[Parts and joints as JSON]
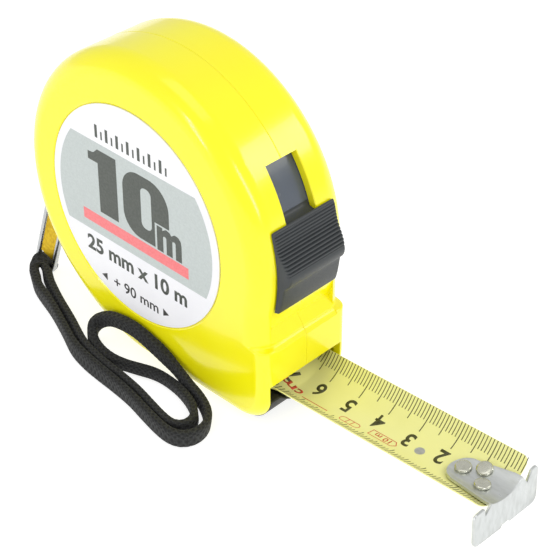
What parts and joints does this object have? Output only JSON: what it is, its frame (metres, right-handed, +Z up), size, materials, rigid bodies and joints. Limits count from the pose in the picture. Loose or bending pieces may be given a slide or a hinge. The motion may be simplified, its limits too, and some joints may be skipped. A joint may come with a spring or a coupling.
{
  "type": "pocket tape measure",
  "caption": "Round-backed yellow pocket tape measure with thumb lock, cupped blade, end hook and wrist strap.",
  "frame": {"origin": "on the surface it stands on, below the middle of the overall length from bail to hook, on the case's parting plane", "axes": "+X the way the blade leaves the case, +Z up, -Y the side the camera sees"},
  "size_m": [0.1644, 0.0519, 0.09],
  "materials": {
    "case_near": "glossy moulded",
    "case_far": "glossy moulded",
    "label_near": "printed foil",
    "label_far": "printed foil",
    "case_screw_1": "plain",
    "case_screw_2": "plain",
    "case_screw_3": "plain",
    "case_screw_4": "plain",
    "mouth_bumper": "matt",
    "thumb_button": "fine ribbed",
    "lock_strip": "satin",
    "brake_lever": "satin",
    "brake_pad": "matt",
    "lever_pin": "plain",
    "spool_drum": "satin",
    "blade_coil": "enamel",
    "return_spring": "plain",
    "axle_post": "satin",
    "blade": "enamel, printed",
    "end_hook": "satin",
    "hook_rivet_1": "polished",
    "hook_rivet_2": "polished",
    "hook_rivet_3": "polished",
    "bail_loop": "polished",
    "bail_pin": "plain",
    "wrist_strap": "braided"
  },
  "bodies": {
    "case": {"case_near": "case_near", "case_far": "case_far", "label_near": "label_near", "label_far": "label_far", "case_screw_1": "case_screw_1", "case_screw_2": "case_screw_2", "case_screw_3": "case_screw_3", "case_screw_4": "case_screw_4", "mouth_bumper": "mouth_bumper", "lever_pin": "lever_pin", "axle_post": "axle_post", "bail_pin": "bail_pin", "wrist_strap": "wrist_strap"},
    "spool": {"spool_drum": "spool_drum", "blade_coil": "blade_coil", "return_spring": "return_spring"},
    "blade": {"blade": "blade", "hook_rivet_1": "hook_rivet_1", "hook_rivet_2": "hook_rivet_2", "hook_rivet_3": "hook_rivet_3"},
    "hook": {"end_hook": "end_hook"},
    "lock": {"thumb_button": "thumb_button", "lock_strip": "lock_strip"},
    "brake": {"brake_lever": "brake_lever", "brake_pad": "brake_pad"},
    "bail": {"bail_loop": "bail_loop"}
  },
  "joints": [
    {"name": "spool_turn", "type": "hinge", "parent": "case", "child": "spool", "pos_m": [-0.0277, 0, 0.045], "axis": [0, 1, 0], "range_deg": [-7.3, 92.3]},
    {"name": "blade_slide", "type": "slide", "parent": "case", "child": "blade", "axis": [0.9992, 0, 0.0389], "range_m": [-0.05, 0.004]},
    {"name": "hook_float", "type": "slide", "parent": "blade", "child": "hook", "axis": [0.9992, 0, 0.0389], "range_m": [-0.0005, 0.0005]},
    {"name": "lock_slide", "type": "hinge", "parent": "case", "child": "lock", "pos_m": [-0.0277, 0, 0.045], "axis": [0, -1, 0], "range_deg": [0, 17]},
    {"name": "brake_lift", "type": "hinge", "parent": "case", "child": "brake", "pos_m": [-0.0007, 0, 0.018], "axis": [0, -1, 0], "range_deg": [0, 4.3]},
    {"name": "bail_swing", "type": "hinge", "parent": "case", "child": "bail", "pos_m": [-0.0683, -0.008, 0.0341], "axis": [0, 1, 0], "range_deg": [0, 80]}
  ],
  "couplings": [
    {"joint": "blade_slide", "follows": "spool_turn", "m_per_rad": -0.031},
    {"joint": "brake_lift", "follows": "lock_slide", "ratio": 0.25}
  ]
}
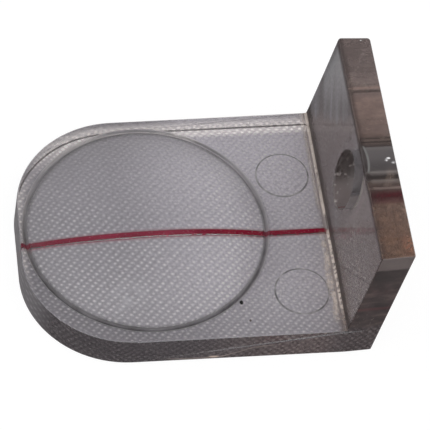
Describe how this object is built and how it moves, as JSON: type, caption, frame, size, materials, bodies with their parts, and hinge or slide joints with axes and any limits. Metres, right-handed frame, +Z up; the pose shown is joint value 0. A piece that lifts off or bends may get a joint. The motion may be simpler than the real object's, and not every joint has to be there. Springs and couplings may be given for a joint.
{
  "type": "magnifying hairline cursor",
  "caption": "Clear moulded cursor: flat plate with a rounded tip, raised plano-convex lens, red hairline along the underside and an upright flange with a screw hole.",
  "frame": {"origin": "on the underside, directly below the centre of the lens", "axes": "+X along the hairline from the rounded tip towards the flange, +Z up through the lens, +Y across the hairline"},
  "size_m": [0.0361, 0.0284, 0.0128],
  "materials": {
    "clear_plastic": "clear moulded acrylic, polished upper faces, fine dot stipple on the underside",
    "red_paint": "matt crimson filling paint"
  },
  "bodies": {
    "root": {"cursor_body": "clear_plastic", "hairline_fill": "red_paint"}
  },
  "joints": []
}
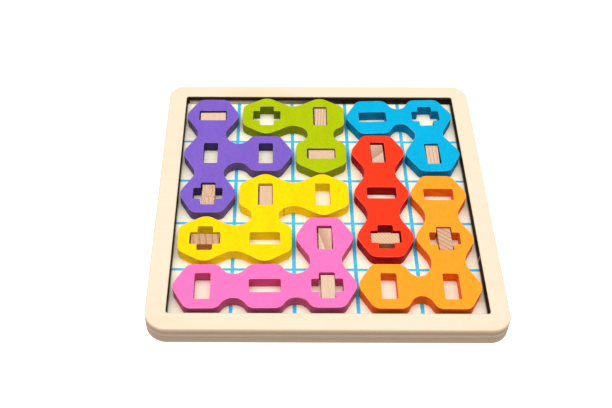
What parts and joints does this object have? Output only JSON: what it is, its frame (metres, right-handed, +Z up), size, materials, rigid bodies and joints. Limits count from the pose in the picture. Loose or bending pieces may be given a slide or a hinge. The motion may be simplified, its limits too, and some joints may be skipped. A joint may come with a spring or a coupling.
{
  "type": "slot and peg packing puzzle",
  "caption": "Square plywood tray puzzle: dyed wooden pieces of linked six-sided lobes with slots through them lie on a lined board over loose wooden pegs.",
  "frame": {"origin": "middle of the tray's underside, on the surface that it lies on", "axes": "+Z up out of the tray, +Y to the back row of the grid as it is played, +X to the right, along the rows"},
  "size_m": [0.203, 0.203, 0.0133],
  "materials": {
    "tray_ply": "pale birch plywood, sanded, clear satin; laser-browned inside the frame, sky-blue printed grid lines on the board",
    "peg_wood": "bare beech, sawn and sanded, no lacquer",
    "purple_dye": "purple water-based dye on fine-grained wood, satin",
    "green_dye": "green water-based dye on fine-grained wood, satin",
    "blue_dye": "blue water-based dye on fine-grained wood, satin",
    "red_dye": "red water-based dye on fine-grained wood, satin",
    "yellow_dye": "yellow water-based dye on fine-grained wood, satin",
    "pink_dye": "pink water-based dye on fine-grained wood, satin",
    "orange_dye": "orange water-based dye on fine-grained wood, satin"
  },
  "bodies": {
    "tray": {"base_board": "tray_ply", "tray_frame": "tray_ply"},
    "purple_t_piece": {"purple_t_piece": "purple_dye"},
    "green_corner_piece": {"green_corner_piece": "green_dye"},
    "blue_corner_piece": {"blue_corner_piece": "blue_dye"},
    "red_bar_piece": {"red_bar_piece": "red_dye"},
    "yellow_zigzag_piece": {"yellow_zigzag_piece": "yellow_dye"},
    "pink_l_piece": {"pink_l_piece": "pink_dye"},
    "orange_j_piece": {"orange_j_piece": "orange_dye"},
    "peg_column1_row3": {"peg_column1_row3": "peg_wood"},
    "peg_column1_row1": {"peg_column1_row1": "peg_wood"},
    "peg_column3_row1": {"peg_column3_row1": "peg_wood"},
    "peg_column3_row2": {"peg_column3_row2": "peg_wood"},
    "peg_column5_row2": {"peg_column5_row2": "peg_wood"},
    "peg_column4_row4": {"peg_column4_row4": "peg_wood"},
    "peg_column4_row2": {"peg_column4_row2": "peg_wood"},
    "peg_column1_row4": {"peg_column1_row4": "peg_wood"},
    "peg_column2_row3": {"peg_column2_row3": "peg_wood"},
    "peg_column3_row5": {"peg_column3_row5": "peg_wood"},
    "peg_column3_row4": {"peg_column3_row4": "peg_wood"},
    "peg_column5_row4": {"peg_column5_row4": "peg_wood"}
  },
  "joints": [
    {"name": "purple_t_piece_lift", "type": "slide", "parent": "tray", "child": "purple_t_piece", "axis": [0, 0, 1], "range_m": [0, 0.04]},
    {"name": "green_corner_piece_lift", "type": "slide", "parent": "tray", "child": "green_corner_piece", "axis": [0, 0, 1], "range_m": [0, 0.04]},
    {"name": "blue_corner_piece_lift", "type": "slide", "parent": "tray", "child": "blue_corner_piece", "axis": [0, 0, 1], "range_m": [0, 0.04]},
    {"name": "red_bar_piece_lift", "type": "slide", "parent": "tray", "child": "red_bar_piece", "axis": [0, 0, 1], "range_m": [0, 0.04]},
    {"name": "yellow_zigzag_piece_lift", "type": "slide", "parent": "tray", "child": "yellow_zigzag_piece", "axis": [0, 0, 1], "range_m": [0, 0.04]},
    {"name": "pink_l_piece_lift", "type": "slide", "parent": "tray", "child": "pink_l_piece", "axis": [0, 0, 1], "range_m": [0, 0.04]},
    {"name": "orange_j_piece_lift", "type": "slide", "parent": "tray", "child": "orange_j_piece", "axis": [0, 0, 1], "range_m": [0, 0.04]},
    {"name": "peg_column1_row3_lift", "type": "slide", "parent": "tray", "child": "peg_column1_row3", "axis": [0, 0, 1], "range_m": [0, 0.02]},
    {"name": "peg_column1_row1_lift", "type": "slide", "parent": "tray", "child": "peg_column1_row1", "axis": [0, 0, 1], "range_m": [0, 0.02]},
    {"name": "peg_column3_row1_lift", "type": "slide", "parent": "tray", "child": "peg_column3_row1", "axis": [0, 0, 1], "range_m": [0, 0.02]},
    {"name": "peg_column3_row2_lift", "type": "slide", "parent": "tray", "child": "peg_column3_row2", "axis": [0, 0, 1], "range_m": [0, 0.02]},
    {"name": "peg_column5_row2_lift", "type": "slide", "parent": "tray", "child": "peg_column5_row2", "axis": [0, 0, 1], "range_m": [0, 0.02]},
    {"name": "peg_column4_row4_lift", "type": "slide", "parent": "tray", "child": "peg_column4_row4", "axis": [0, 0, 1], "range_m": [0, 0.02]},
    {"name": "peg_column4_row2_lift", "type": "slide", "parent": "tray", "child": "peg_column4_row2", "axis": [0, 0, 1], "range_m": [0, 0.02]},
    {"name": "peg_column1_row4_lift", "type": "slide", "parent": "tray", "child": "peg_column1_row4", "axis": [0, 0, 1], "range_m": [0, 0.02]},
    {"name": "peg_column2_row3_lift", "type": "slide", "parent": "tray", "child": "peg_column2_row3", "axis": [0, 0, 1], "range_m": [0, 0.02]},
    {"name": "peg_column3_row5_lift", "type": "slide", "parent": "tray", "child": "peg_column3_row5", "axis": [0, 0, 1], "range_m": [0, 0.02]},
    {"name": "peg_column3_row4_lift", "type": "slide", "parent": "tray", "child": "peg_column3_row4", "axis": [0, 0, 1], "range_m": [0, 0.02]},
    {"name": "peg_column5_row4_lift", "type": "slide", "parent": "tray", "child": "peg_column5_row4", "axis": [0, 0, 1], "range_m": [0, 0.02]}
  ]
}
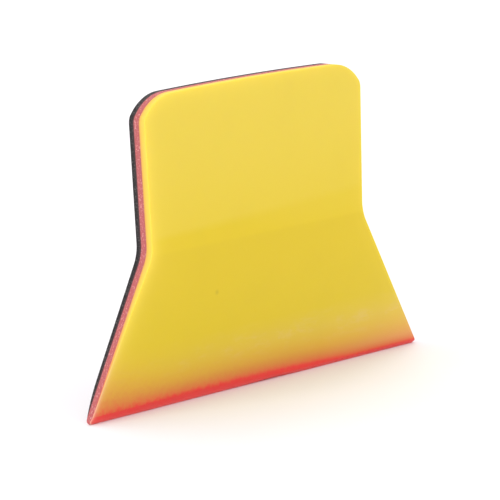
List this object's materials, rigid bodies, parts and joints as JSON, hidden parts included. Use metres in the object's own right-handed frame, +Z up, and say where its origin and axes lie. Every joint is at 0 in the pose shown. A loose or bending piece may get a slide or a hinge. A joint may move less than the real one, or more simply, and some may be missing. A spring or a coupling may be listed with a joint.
{
  "type": "squeegee applicator",
  "caption": "Hand squeegee applicator of bonded plies: a flared blade tapers to a thin straight edge below a waisted, round-cornered handle.",
  "frame": {"origin": "middle of the box's bottom, on the blade edge, halfway along the blade and halfway through the thickness", "axes": "+X along the blade edge to the right as seen from the front, +Y from the soft front ply to the back ply, +Z up from the blade edge to the handle"},
  "size_m": [0.1188, 0.0056, 0.079],
  "materials": {
    "front_ply": "smooth satin cast polyurethane, yellow and slightly translucent",
    "core_ply": "red cast polyurethane, smooth where ground, matte and finely speckled on its cut sides",
    "back_ply": "black cast polyurethane, satin, matte and finely speckled on its cut sides"
  },
  "bodies": {
    "root": {"front_ply": "front_ply", "core_ply": "core_ply", "back_ply": "back_ply"}
  },
  "joints": []
}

Task
Give only the count of lines in the data that include the string "where".

Exercise output
2